PROVIDED MATERIAL>
========

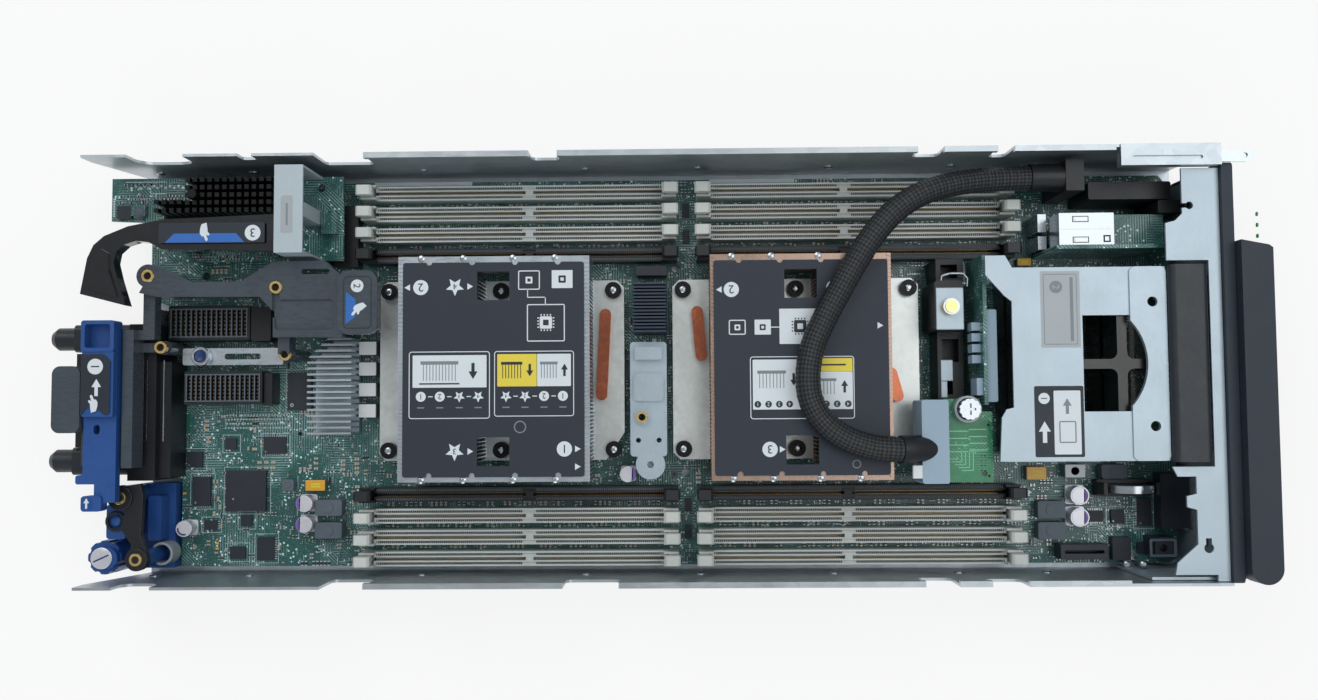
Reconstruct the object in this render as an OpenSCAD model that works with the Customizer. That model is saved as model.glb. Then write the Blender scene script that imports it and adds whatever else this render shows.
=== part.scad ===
// Half-height blade server with its cover off: a sheet metal tray that carries a two-processor board,
// sixteen memory sockets, finned heatsinks, a two-bay drive cage, a rear mezzanine frame and a network card.
// Units are millimetres. +X points to the front bezel, +Y to the pull-tab side, +Z out of the open tray.
// The origin is the middle of the tray's underside.

/* [Blade] */
// Overall length, from the guide pins at the rear to the lever at the front
blade_len = 518; // [516:1:540]
// Overall width of the tray
blade_w = 181; // [180:0.5:190]
// Overall thickness, from the tray's underside to the top of the lever
blade_t = 55.6; // [55:0.2:60]
// Thickness of the tray's sheet metal
sheet = 1.2; // [0.8:0.1:1.5]
// Height of the tray's side walls
rim_z = 51.2; // [50:0.2:54]

/* [System board] */
// Height of the board's top face above the tray's underside
board_z = 8; // [6.5:0.1:9]
// Thickness of the board
board_t = 1.8; // [1.2:0.1:2.4]

/* [Memory sockets] */
// Length of a socket over both latches
socket_len = 141.2; // [139:0.2:142]
// Width of a socket's housing
socket_w = 6.4; // [6:0.1:6.8]
// Height of a socket's housing above the board
socket_h = 9; // [8:0.1:10]
// Distance from one socket to the next
socket_pitch = 9.36; // [9:0.02:9.6]
// Width of the module slot
slot_w = 1.5; // [1.3:0.1:1.8]
// Height of a closed latch above the board
latch_h = 20; // [18:0.5:22]
// Radius of a latch's pivot studs
latch_pin_r = 0.9; // [0.7:0.1:1]

/* [Heatsinks] */
// Length of a fin stack across the blade
fin_span = 95.2; // [90:0.4:96]
// Distance from fin to fin
fin_pitch = 1.6; // [1.2:0.1:2.4]
// Thickness of a fin
fin_t = 0.5; // [0.3:0.1:0.7]
// Width of the rear fin stack along the air path
rear_fin_w = 81; // [76:1:84]
// Width of the front fin stack along the air path
front_fin_w = 76; // [72:1:80]
// Height of the top of the fin stacks
fin_top = 41.2; // [36:0.2:44]
// Length of a heatsink's base plate
sink_base_l = 108; // [104:1:110]
// Width of a heatsink's base plate
sink_base_w = 79; // [74:1:82]
// Thickness of a heatsink's base plate
sink_base_t = 3; // [2:0.2:4]

/* [Drive cage] */
// Width of a drive blank
drive_w = 73; // [70:0.5:74]
// Thickness of a drive blank
drive_h = 15.6; // [14:0.2:16.4]
// Height of the cage's roof
cage_top = 48; // [47:0.2:49]
// Side play of a blank in its bay
drive_gap = 0.5; // [0.3:0.1:0.8]

/* [Front] */
// Thickness of the bezel along the blade
bezel_t = 4.6; // [4:0.1:6]
// Thickness of the release lever along the blade
lever_d = 12.8; // [11:0.2:14]
// Height of the release lever, across the front face
lever_h = 10.4; // [8:0.2:10.6]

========

TASK INSTRUCTIONS> Hand back the material above in full, exactly as written.

ANSWER>
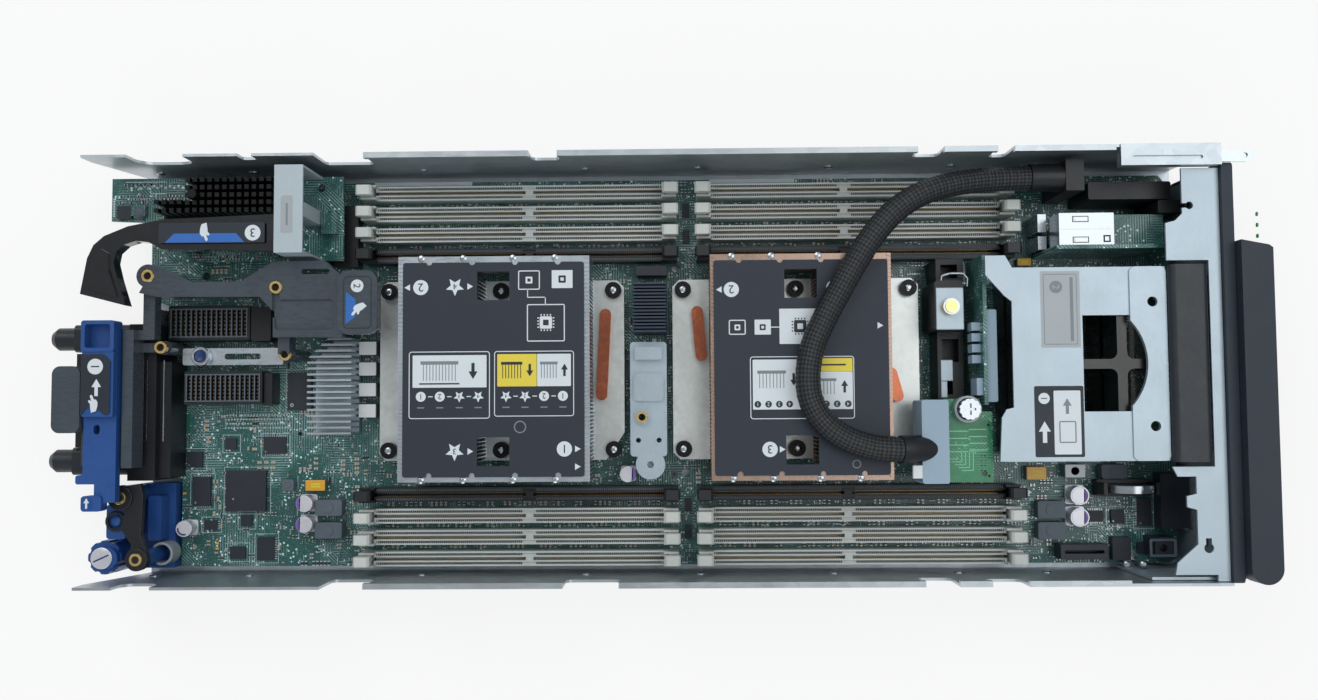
Reconstruct the object in this render as an OpenSCAD model that works with the Customizer. That model is saved as model.glb. Then write the Blender scene script that imports it and adds whatever else this render shows.
=== part.scad ===
// Half-height blade server with its cover off: a sheet metal tray that carries a two-processor board,
// sixteen memory sockets, finned heatsinks, a two-bay drive cage, a rear mezzanine frame and a network card.
// Units are millimetres. +X points to the front bezel, +Y to the pull-tab side, +Z out of the open tray.
// The origin is the middle of the tray's underside.

/* [Blade] */
// Overall length, from the guide pins at the rear to the lever at the front
blade_len = 518; // [516:1:540]
// Overall width of the tray
blade_w = 181; // [180:0.5:190]
// Overall thickness, from the tray's underside to the top of the lever
blade_t = 55.6; // [55:0.2:60]
// Thickness of the tray's sheet metal
sheet = 1.2; // [0.8:0.1:1.5]
// Height of the tray's side walls
rim_z = 51.2; // [50:0.2:54]

/* [System board] */
// Height of the board's top face above the tray's underside
board_z = 8; // [6.5:0.1:9]
// Thickness of the board
board_t = 1.8; // [1.2:0.1:2.4]

/* [Memory sockets] */
// Length of a socket over both latches
socket_len = 141.2; // [139:0.2:142]
// Width of a socket's housing
socket_w = 6.4; // [6:0.1:6.8]
// Height of a socket's housing above the board
socket_h = 9; // [8:0.1:10]
// Distance from one socket to the next
socket_pitch = 9.36; // [9:0.02:9.6]
// Width of the module slot
slot_w = 1.5; // [1.3:0.1:1.8]
// Height of a closed latch above the board
latch_h = 20; // [18:0.5:22]
// Radius of a latch's pivot studs
latch_pin_r = 0.9; // [0.7:0.1:1]

/* [Heatsinks] */
// Length of a fin stack across the blade
fin_span = 95.2; // [90:0.4:96]
// Distance from fin to fin
fin_pitch = 1.6; // [1.2:0.1:2.4]
// Thickness of a fin
fin_t = 0.5; // [0.3:0.1:0.7]
// Width of the rear fin stack along the air path
rear_fin_w = 81; // [76:1:84]
// Width of the front fin stack along the air path
front_fin_w = 76; // [72:1:80]
// Height of the top of the fin stacks
fin_top = 41.2; // [36:0.2:44]
// Length of a heatsink's base plate
sink_base_l = 108; // [104:1:110]
// Width of a heatsink's base plate
sink_base_w = 79; // [74:1:82]
// Thickness of a heatsink's base plate
sink_base_t = 3; // [2:0.2:4]

/* [Drive cage] */
// Width of a drive blank
drive_w = 73; // [70:0.5:74]
// Thickness of a drive blank
drive_h = 15.6; // [14:0.2:16.4]
// Height of the cage's roof
cage_top = 48; // [47:0.2:49]
// Side play of a blank in its bay
drive_gap = 0.5; // [0.3:0.1:0.8]

/* [Front] */
// Thickness of the bezel along the blade
bezel_t = 4.6; // [4:0.1:6]
// Thickness of the release lever along the blade
lever_d = 12.8; // [11:0.2:14]
// Height of the release lever, across the front face
lever_h = 10.4; // [8:0.2:10.6]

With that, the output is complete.